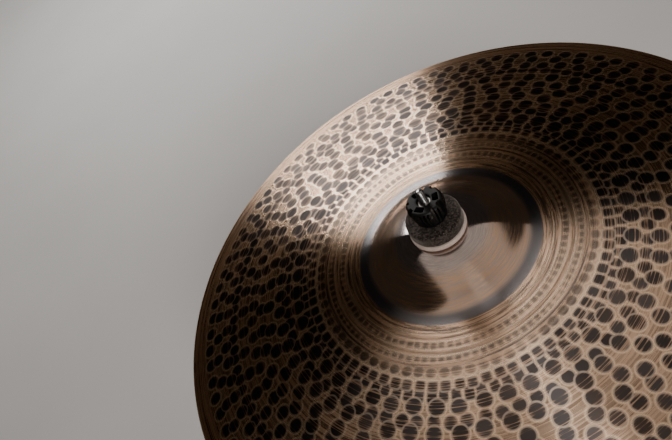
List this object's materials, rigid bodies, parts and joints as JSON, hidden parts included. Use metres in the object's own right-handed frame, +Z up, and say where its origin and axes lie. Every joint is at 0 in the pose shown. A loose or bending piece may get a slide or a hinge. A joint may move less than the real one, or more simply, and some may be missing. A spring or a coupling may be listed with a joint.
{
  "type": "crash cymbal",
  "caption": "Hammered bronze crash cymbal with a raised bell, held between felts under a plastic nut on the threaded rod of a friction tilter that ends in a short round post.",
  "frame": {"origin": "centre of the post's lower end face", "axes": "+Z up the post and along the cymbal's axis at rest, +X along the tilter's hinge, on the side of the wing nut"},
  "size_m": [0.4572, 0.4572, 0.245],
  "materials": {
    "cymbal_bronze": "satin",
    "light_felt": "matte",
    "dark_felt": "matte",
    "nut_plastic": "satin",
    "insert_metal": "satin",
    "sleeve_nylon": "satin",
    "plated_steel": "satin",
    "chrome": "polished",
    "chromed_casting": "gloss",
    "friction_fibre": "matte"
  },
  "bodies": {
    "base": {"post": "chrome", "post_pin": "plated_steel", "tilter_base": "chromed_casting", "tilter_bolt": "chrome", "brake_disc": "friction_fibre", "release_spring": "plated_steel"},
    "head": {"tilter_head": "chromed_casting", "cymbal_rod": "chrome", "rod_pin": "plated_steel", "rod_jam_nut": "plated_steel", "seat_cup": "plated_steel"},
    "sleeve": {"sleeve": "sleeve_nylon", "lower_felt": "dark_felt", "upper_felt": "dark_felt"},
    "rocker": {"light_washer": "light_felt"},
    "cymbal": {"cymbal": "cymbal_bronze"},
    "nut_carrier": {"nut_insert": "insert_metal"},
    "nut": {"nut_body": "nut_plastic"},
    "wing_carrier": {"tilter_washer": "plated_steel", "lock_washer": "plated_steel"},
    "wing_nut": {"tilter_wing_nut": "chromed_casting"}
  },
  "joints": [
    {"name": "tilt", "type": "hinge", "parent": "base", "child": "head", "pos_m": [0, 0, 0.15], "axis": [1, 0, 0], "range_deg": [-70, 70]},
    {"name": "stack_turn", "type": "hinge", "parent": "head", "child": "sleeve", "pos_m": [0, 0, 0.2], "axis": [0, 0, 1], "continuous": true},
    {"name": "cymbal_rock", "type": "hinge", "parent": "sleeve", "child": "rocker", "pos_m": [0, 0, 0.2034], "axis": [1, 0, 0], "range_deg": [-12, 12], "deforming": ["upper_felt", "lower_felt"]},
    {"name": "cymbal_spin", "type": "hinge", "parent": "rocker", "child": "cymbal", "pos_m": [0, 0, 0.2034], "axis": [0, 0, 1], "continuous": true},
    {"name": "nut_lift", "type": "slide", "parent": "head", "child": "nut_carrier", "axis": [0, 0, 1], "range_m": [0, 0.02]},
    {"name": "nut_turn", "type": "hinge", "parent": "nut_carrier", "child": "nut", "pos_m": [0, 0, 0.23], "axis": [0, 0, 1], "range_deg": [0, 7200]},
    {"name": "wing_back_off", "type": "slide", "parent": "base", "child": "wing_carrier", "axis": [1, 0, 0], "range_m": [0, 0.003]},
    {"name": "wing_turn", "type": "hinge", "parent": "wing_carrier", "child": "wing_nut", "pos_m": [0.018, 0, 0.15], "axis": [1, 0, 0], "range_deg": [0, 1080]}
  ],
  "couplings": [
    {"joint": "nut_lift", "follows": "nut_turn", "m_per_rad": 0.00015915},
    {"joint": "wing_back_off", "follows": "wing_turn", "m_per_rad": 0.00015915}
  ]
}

* * * * *

**WHAT IS NEEDED:**
Write out all the data again, exactly as it appears.

**RESPONSE FOR THIS EXERCISE:**
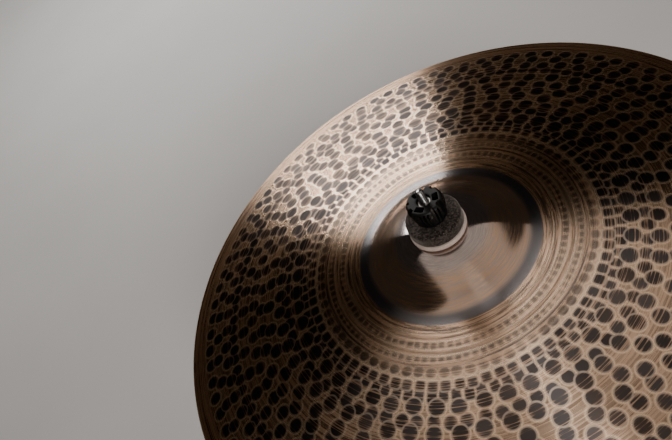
List this object's materials, rigid bodies, parts and joints as JSON, hidden parts included. Use metres in the object's own right-handed frame, +Z up, and say where its origin and axes lie. Every joint is at 0 in the pose shown. A loose or bending piece may get a slide or a hinge. A joint may move less than the real one, or more simply, and some may be missing. A spring or a coupling may be listed with a joint.
{
  "type": "crash cymbal",
  "caption": "Hammered bronze crash cymbal with a raised bell, held between felts under a plastic nut on the threaded rod of a friction tilter that ends in a short round post.",
  "frame": {"origin": "centre of the post's lower end face", "axes": "+Z up the post and along the cymbal's axis at rest, +X along the tilter's hinge, on the side of the wing nut"},
  "size_m": [0.4572, 0.4572, 0.245],
  "materials": {
    "cymbal_bronze": "satin",
    "light_felt": "matte",
    "dark_felt": "matte",
    "nut_plastic": "satin",
    "insert_metal": "satin",
    "sleeve_nylon": "satin",
    "plated_steel": "satin",
    "chrome": "polished",
    "chromed_casting": "gloss",
    "friction_fibre": "matte"
  },
  "bodies": {
    "base": {"post": "chrome", "post_pin": "plated_steel", "tilter_base": "chromed_casting", "tilter_bolt": "chrome", "brake_disc": "friction_fibre", "release_spring": "plated_steel"},
    "head": {"tilter_head": "chromed_casting", "cymbal_rod": "chrome", "rod_pin": "plated_steel", "rod_jam_nut": "plated_steel", "seat_cup": "plated_steel"},
    "sleeve": {"sleeve": "sleeve_nylon", "lower_felt": "dark_felt", "upper_felt": "dark_felt"},
    "rocker": {"light_washer": "light_felt"},
    "cymbal": {"cymbal": "cymbal_bronze"},
    "nut_carrier": {"nut_insert": "insert_metal"},
    "nut": {"nut_body": "nut_plastic"},
    "wing_carrier": {"tilter_washer": "plated_steel", "lock_washer": "plated_steel"},
    "wing_nut": {"tilter_wing_nut": "chromed_casting"}
  },
  "joints": [
    {"name": "tilt", "type": "hinge", "parent": "base", "child": "head", "pos_m": [0, 0, 0.15], "axis": [1, 0, 0], "range_deg": [-70, 70]},
    {"name": "stack_turn", "type": "hinge", "parent": "head", "child": "sleeve", "pos_m": [0, 0, 0.2], "axis": [0, 0, 1], "continuous": true},
    {"name": "cymbal_rock", "type": "hinge", "parent": "sleeve", "child": "rocker", "pos_m": [0, 0, 0.2034], "axis": [1, 0, 0], "range_deg": [-12, 12], "deforming": ["upper_felt", "lower_felt"]},
    {"name": "cymbal_spin", "type": "hinge", "parent": "rocker", "child": "cymbal", "pos_m": [0, 0, 0.2034], "axis": [0, 0, 1], "continuous": true},
    {"name": "nut_lift", "type": "slide", "parent": "head", "child": "nut_carrier", "axis": [0, 0, 1], "range_m": [0, 0.02]},
    {"name": "nut_turn", "type": "hinge", "parent": "nut_carrier", "child": "nut", "pos_m": [0, 0, 0.23], "axis": [0, 0, 1], "range_deg": [0, 7200]},
    {"name": "wing_back_off", "type": "slide", "parent": "base", "child": "wing_carrier", "axis": [1, 0, 0], "range_m": [0, 0.003]},
    {"name": "wing_turn", "type": "hinge", "parent": "wing_carrier", "child": "wing_nut", "pos_m": [0.018, 0, 0.15], "axis": [1, 0, 0], "range_deg": [0, 1080]}
  ],
  "couplings": [
    {"joint": "nut_lift", "follows": "nut_turn", "m_per_rad": 0.00015915},
    {"joint": "wing_back_off", "follows": "wing_turn", "m_per_rad": 0.00015915}
  ]
}